Enter the Semantic Web, an effort spearheaded by Tim Berners-Lee in 1999 to extend the Web to enable machines to take this mantle. At the outset, the idea -- to transform the Web into something machines can readily analyze -- seemed hopelessly academic. Yet with significant public data sets surfacing in Semantic Web form, the once crazy notion now stands to revolutionize how enterprise IT accesses and disseminates data via the Web.
RDF (Resource Description Framework) -- the Semantic Web's standard format for data interchange -- extends the URI linking structure of the Web beyond naming the two ends of a link, allowing relationships among all manner of resources to be delineated. But the key to the Semantic Web -- and where most people's eyes glaze over -- is its use of ontologies. If specialized communities can successfully create ontologies for classifying data within their domains of expertise, the Semantic Web can knit together these ontologies, which are written using RDF Schemas, SKOS (Simple Knowledge Organization System), and OWL (Web Ontology Language), thereby facilitating machine-based discovery and distribution of data.
Buy-in is essential to the success of the Semantic Web. And if it continues to show promise, that buy-in seems likely.
-- Martin Heller
12. Total information awareness
When the DoD's Information Awareness Office rolled out its high-tech scheme to track down terrorists in 2002, the program had all the hallmarks of a government boondoggle, invoking imagined -- and sometimes unimaginable -- future technologies to solve an immediate problem.
First, there was the hyperbolic, Orwellian name, Total Information Awareness (TIA); then there was the project leader, convicted Iran-Contra felon Rear Admiral John Poindexter. And finally there was the bloated goal: To aggregate, store, and analyze public and private data on an unimaginably massive scale, applying a predictive model that would correlate past activities to predict future acts. Minority Report, anyone?
The project eventually got a PR makeover, emerging as "Terrorism Information Awareness." Even so, the idea was still technically far-fetched. To create a system that could scoop up and analyze citizens' or foreign nationals' credit card transactions, medical records, Web site activity, travel itineraries, e-mails, or anything with an electronic fingerprint, Poindexter called for a "total reinvention of technologies for storing and accessing information." That's the IT equivalent of a Hail Mary pass.

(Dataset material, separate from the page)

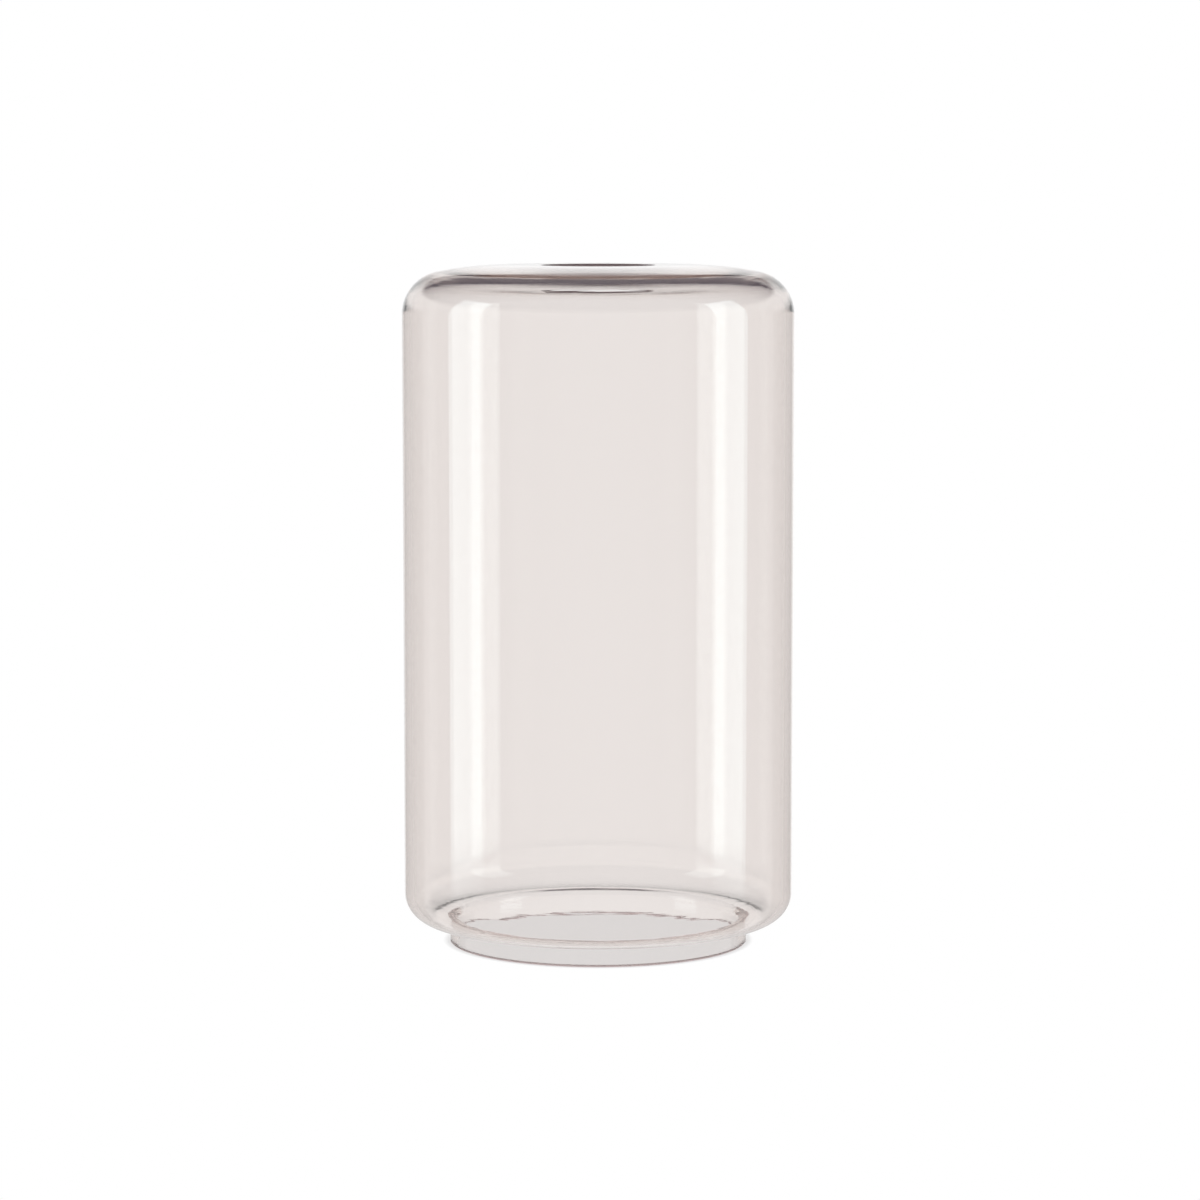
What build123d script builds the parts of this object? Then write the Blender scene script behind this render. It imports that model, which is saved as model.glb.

Ultimately, the technical hurdles became moot. Privacy advocates howled, public sentiment turned, and the Feds officially pulled the plug in 2003. Yet for all its sci-fi underpinnings, many of the technologies that constituted TIA aren't as nutty as they sound.
For instance, companies such as Teradata offer solutions that can migrate petabytes of data from disparate databases to a massive, integrated data repository, where customers can employ sophisticated data mining. Meanwhile, CallMiner and other speech analytics software enable companies to mine customer phone calls for business intelligence. And although today's predictive analysis tools may not be able to foretell a terrorist attack, they can, for example, analyze the failure rates of mechanical parts so that companies can adjust their inventories accordingly. Not too bad a technical legacy for such a mixed bag of seemingly crackpot notions.